Plaintiff's argument that she still has a claim under the Act defies
logic, as § 32-1304 would be rendered completely unnecessary if
payment of the non-disputed amount did not constitute full compliance
with the Act. The Act as a whole is designed to ensure employees receive
timely payments of wages owed to them; § 32-1304 carves out an
exception that allows employers to refuse to pay disputed wages and still
remain in compliance with the Act. Under plaintiff's reading, an employer
would be forced to pay disputed wages in order to be in compliance, which
would be the result if the 32-1304 exception for disputed wages did
not exist. It is therefore clear that
§ 32-1304 functions as an exception (for disputed wages) to the
requirement that all wages be paid.
Finally, plaintiff retains the right to pursue a claim for the disputed
wages under her contract claim. This right to proceed under another cause
of action, which plaintiff mistakenly argues to be a right to continue to
proceed under the Act, is explicitly contemplated by § 32-1304: "the
acceptance by the employee of any payment made hereunder shall not
constitute a release as to the balance of his claim." Plaintiff can thus
proceed with an action for the payment of the commissions under her
Thus, plaintiff is unable to state a claim under the D.C. Wage Payment
Act, rendering her attempt to include this Act as a cause of action in
her Amended Complaint fufile. Plaintiff's Motion for Leave to Amend Count
I is denied, with the limited exception of permitting plaintiff to amend
the Complaint to correct Pivotal Corp.'s location.
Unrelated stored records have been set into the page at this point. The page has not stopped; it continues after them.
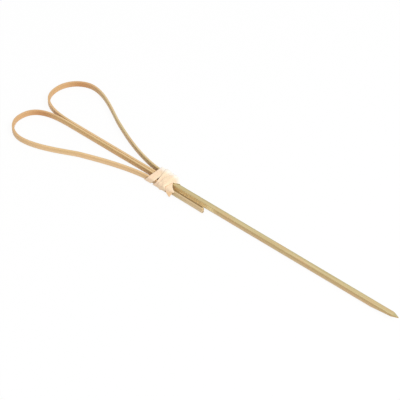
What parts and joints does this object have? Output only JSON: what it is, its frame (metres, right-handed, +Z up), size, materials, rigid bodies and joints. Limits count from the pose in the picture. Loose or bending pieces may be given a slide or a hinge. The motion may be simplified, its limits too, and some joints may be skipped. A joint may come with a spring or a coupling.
{
  "type": "heart cocktail pick",
  "caption": "A bamboo pick with a pointed shaft, its split head bent round into loops that make a heart and tied back with a strip of pale peel.",
  "frame": {"origin": "The middle of the binding's underside, the flat that the pick lies on", "axes": "+X along the shaft to the point, -X to the heart, +Y across the stick to the larger loop, +Z up from the surface the pick lies on"},
  "size_m": [0.1193, 0.0278, 0.0025],
  "materials": {
    "bamboo": "planed bamboo, satin, with long fine fibres",
    "peel": "thin pale bamboo peel, matt, with fine lines along it"
  },
  "bodies": {
    "root": {"bamboo_stick": "bamboo", "binding_strip": "peel"}
  },
  "joints": []
}
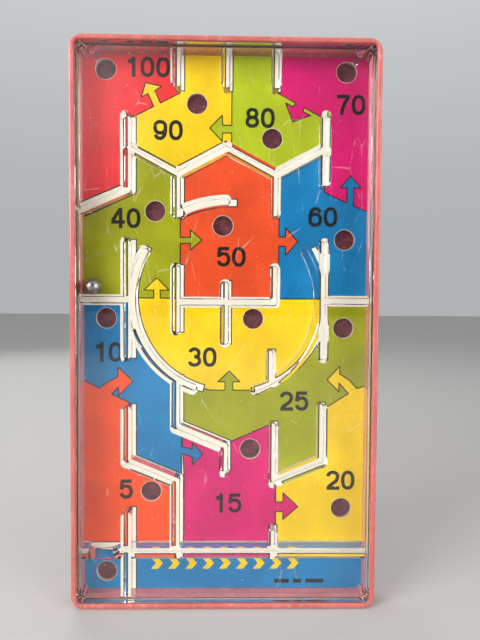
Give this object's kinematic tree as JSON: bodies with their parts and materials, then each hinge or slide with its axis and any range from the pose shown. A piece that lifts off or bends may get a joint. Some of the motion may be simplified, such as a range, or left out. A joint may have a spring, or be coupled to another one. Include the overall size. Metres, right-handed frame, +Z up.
{
  "type": "pocket ball maze game",
  "caption": "Flat hand-held ball maze: a steel ball rolls over a numbered card with scoring holes, between the walls of a clear moulded cover in a coloured tray.",
  "frame": {"origin": "middle of the bottom edge that the game stands on, halfway through its thickness", "axes": "+Z up along the game's long side, +X to the player's right, -Y out of its face towards the player"},
  "size_m": [0.07, 0.009, 0.13],
  "materials": {
    "tray": "see-through red moulded plastic, glossy, lightly scuffed",
    "card": "coated board, printed in bright inks",
    "cover": "clear moulded plastic, polished, with fine scratches",
    "ball": "bright steel shot, a little dulled"
  },
  "bodies": {
    "case": {"back_tray": "tray", "printed_card": "card", "clear_cover": "cover"},
    "ball": {"steel_ball": "ball"}
  },
  "joints": [
    {"name": "ball_roll", "type": "slide", "parent": "case", "child": "ball", "axis": [0, 0, 1], "range_m": [0, 0.015]}
  ]
}
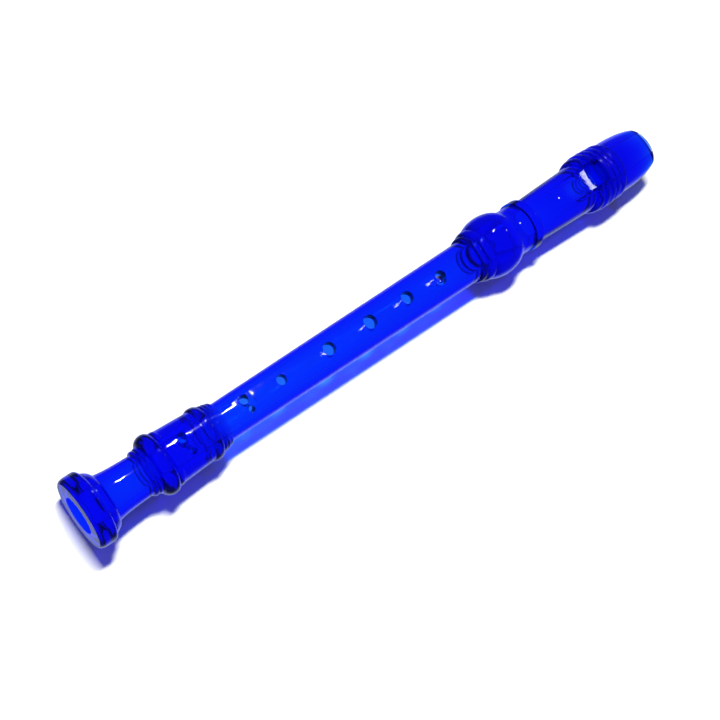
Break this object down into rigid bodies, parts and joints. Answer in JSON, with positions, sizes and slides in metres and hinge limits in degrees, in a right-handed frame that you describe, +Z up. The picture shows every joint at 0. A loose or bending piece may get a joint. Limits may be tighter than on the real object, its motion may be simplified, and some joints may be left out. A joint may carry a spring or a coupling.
{
  "type": "soprano recorder",
  "caption": "Soprano recorder in clear coloured plastic that comes apart into a head with a beak, a middle joint with finger holes and a turning foot with a flared bell.",
  "frame": {"origin": "centre of the bounding box's bottom face, on the surface that the recorder lies on", "axes": "+X along the bore from the bell to the beak, +Z up through the finger holes and the window"},
  "size_m": [0.325, 0.0302, 0.0303],
  "materials": {
    "clear_blue": "polished"
  },
  "bodies": {
    "middle": {"middle_joint": "clear_blue"},
    "head": {"head_joint": "clear_blue", "mouthpiece": "clear_blue", "block": "clear_blue"},
    "foot": {"foot_joint": "clear_blue"}
  },
  "joints": [
    {"name": "head_slide", "type": "slide", "parent": "middle", "child": "head", "axis": [1, 0, 0], "range_m": [0, 0.024]},
    {"name": "foot_turn", "type": "hinge", "parent": "middle", "child": "foot", "pos_m": [-0.1045, 0, 0.01514], "axis": [1, 0, 0], "continuous": true}
  ]
}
For the reasons stated herein, it is by the Court hereby
ORDERED that defendant's Motion to Dismiss Count I of the Complaint is
GRANTED; and it is
FURTHER ORDERED that plaintiff's Motion for Leave to File a First
Amended Complaint is GRANTED IN PART and DENIED IN PART;
specifically, plaintiff is granted leave to amend the Complaint to
correct the defendant's location, but is denied leave to make any other
amendments; and it is
FURTHER ORDERED that an Initial Scheduling Conference will be held on
March 12, 2004, at 10:30 a.m. in Courtroom One. The Court will issue a
separate Order pertaining to the Initial Scheduling Conference.